- **Data supplied**

## start

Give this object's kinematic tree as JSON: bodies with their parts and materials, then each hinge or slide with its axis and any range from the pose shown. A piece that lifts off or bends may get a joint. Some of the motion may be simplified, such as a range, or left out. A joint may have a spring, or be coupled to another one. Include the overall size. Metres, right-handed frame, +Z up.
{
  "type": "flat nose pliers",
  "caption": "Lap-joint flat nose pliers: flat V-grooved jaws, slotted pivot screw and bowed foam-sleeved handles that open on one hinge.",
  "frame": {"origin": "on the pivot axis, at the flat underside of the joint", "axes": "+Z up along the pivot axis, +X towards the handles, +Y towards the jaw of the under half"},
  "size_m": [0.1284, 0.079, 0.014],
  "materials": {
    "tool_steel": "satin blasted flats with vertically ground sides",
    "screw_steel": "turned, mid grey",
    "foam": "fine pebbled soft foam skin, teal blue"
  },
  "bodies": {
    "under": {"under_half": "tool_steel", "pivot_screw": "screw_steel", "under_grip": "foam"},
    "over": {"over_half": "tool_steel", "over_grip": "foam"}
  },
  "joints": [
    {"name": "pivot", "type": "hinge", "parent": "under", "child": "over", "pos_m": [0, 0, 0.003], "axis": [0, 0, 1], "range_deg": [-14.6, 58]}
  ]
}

## end
## start

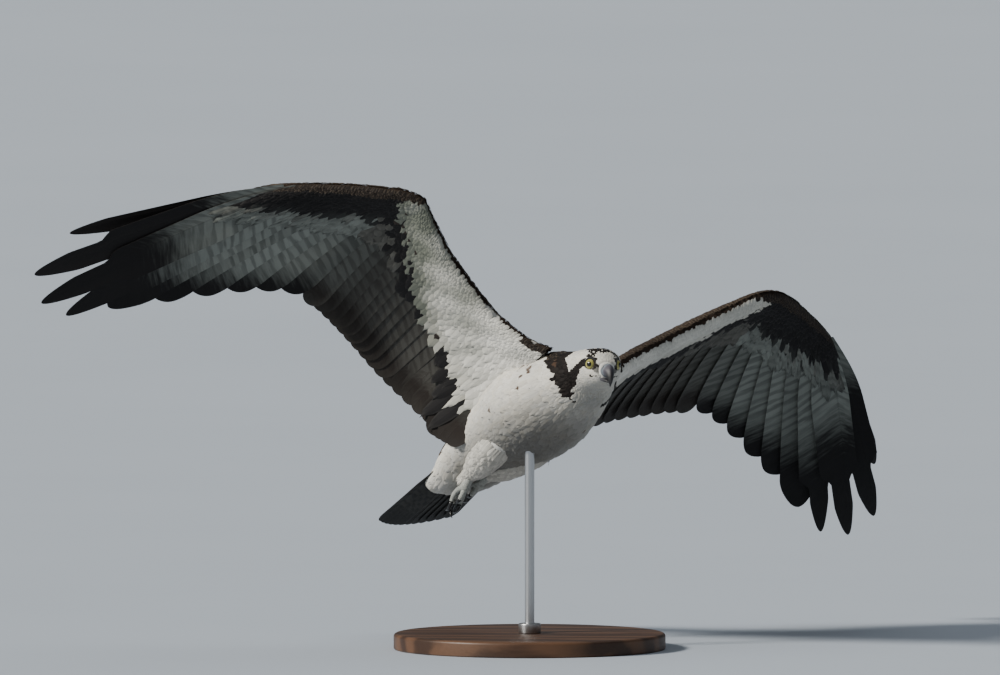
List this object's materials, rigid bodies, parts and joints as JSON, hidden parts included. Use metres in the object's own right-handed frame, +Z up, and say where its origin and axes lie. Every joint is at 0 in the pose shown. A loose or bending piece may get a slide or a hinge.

## end

Pull every line containing "with" from the data.

- **Written reply**
Give this object's kinematic tree as JSON: bodies with their parts and materials, then each hinge or slide with its axis and any range from the pose shown. A piece that lifts off or bends may get a joint. Some of the motion may be simplified, such as a range, or left out. A joint may have a spring, or be coupled to another one. Include the overall size. Metres, right-handed frame, +Z up.
    "tool_steel": "satin blasted flats with vertically ground sides",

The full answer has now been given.